Agora, Frieren entende que não foram “meros dez anos”. Mais do que isso, ela percebe, enfim, o presente que Heiter, e, acredito, o resto do grupo também, deu a ela: a oportunidade de não só ressignificar o tempo que passaram juntos, como também uma segunda chance para fazer diferente.
Seus amigos criaram laços profundos e memórias marcantes durante o tempo que passaram juntos, tanto entre si como com ela, e queriam, de alguma forma, compartilhar esse sentimento com Frieren. Eles perceberam que essa noção diferenciada do tempo causada por uma longevidade sobre-humana faria muito mal a ela, algo que a própria mestra da elfo também percebera mil anos antes. Isso agravaria a sensação de solidão (como vemos claramente na abertura do anime) e sua aparente apatia e egoísmo. Portanto, se não conseguiram fazer isso em vida, a única maneira seria fazê-la revisitar e reinterpretar o tempo que passou com eles, além de dar a ela a oportunidade de também construir novas e duradouras memórias e aprofundar relacionamentos, agora com Fern.
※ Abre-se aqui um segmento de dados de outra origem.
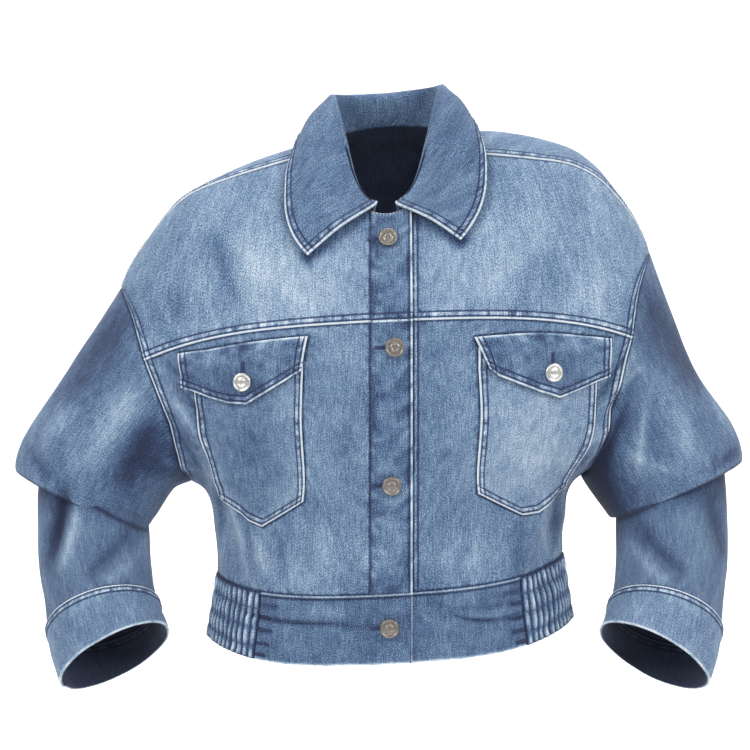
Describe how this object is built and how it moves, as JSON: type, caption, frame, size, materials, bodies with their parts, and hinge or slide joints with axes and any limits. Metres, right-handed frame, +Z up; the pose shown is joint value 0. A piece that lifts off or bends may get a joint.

Ao retomar as falas que abrem o primeiro episódio, o anime consagra esse recomeço e nos propele para o início de uma nova (ainda que velha) jornada, encerrando uma estreia quase perfeita, que peca apenas na caótica decisão de lançar todos os episódios de uma vez, como se fosse para ser um grande filme de 1h30. Ao mesmo tempo que o diretor tenta fornecer um “início, meio e fim” nesses quatro primeiros episódios, ele mantém toda a narrativa de uma série, o que causa uma dissonância que não nos permite, de fato, percebê-los nem como um único filme, nem como uma série. Era melhor ter optado por fazer quatro episódios de fato, tomando mais cuidado com onde cada um termina, ou ter feito um filme prequel coeso.
Animes como Sousou no Frieren são raros. Ostentar tamanha sensibilidade e sutileza é para poucos. O primor técnico aliado ao cuidado em transpor os temas do material base (tempo, mortalidade, memória e relacionamentos) torna este um dos principais animes para se acompanhar nesta temporada e pode elevar o diretor Saitou Keiichirou a um novo patamar.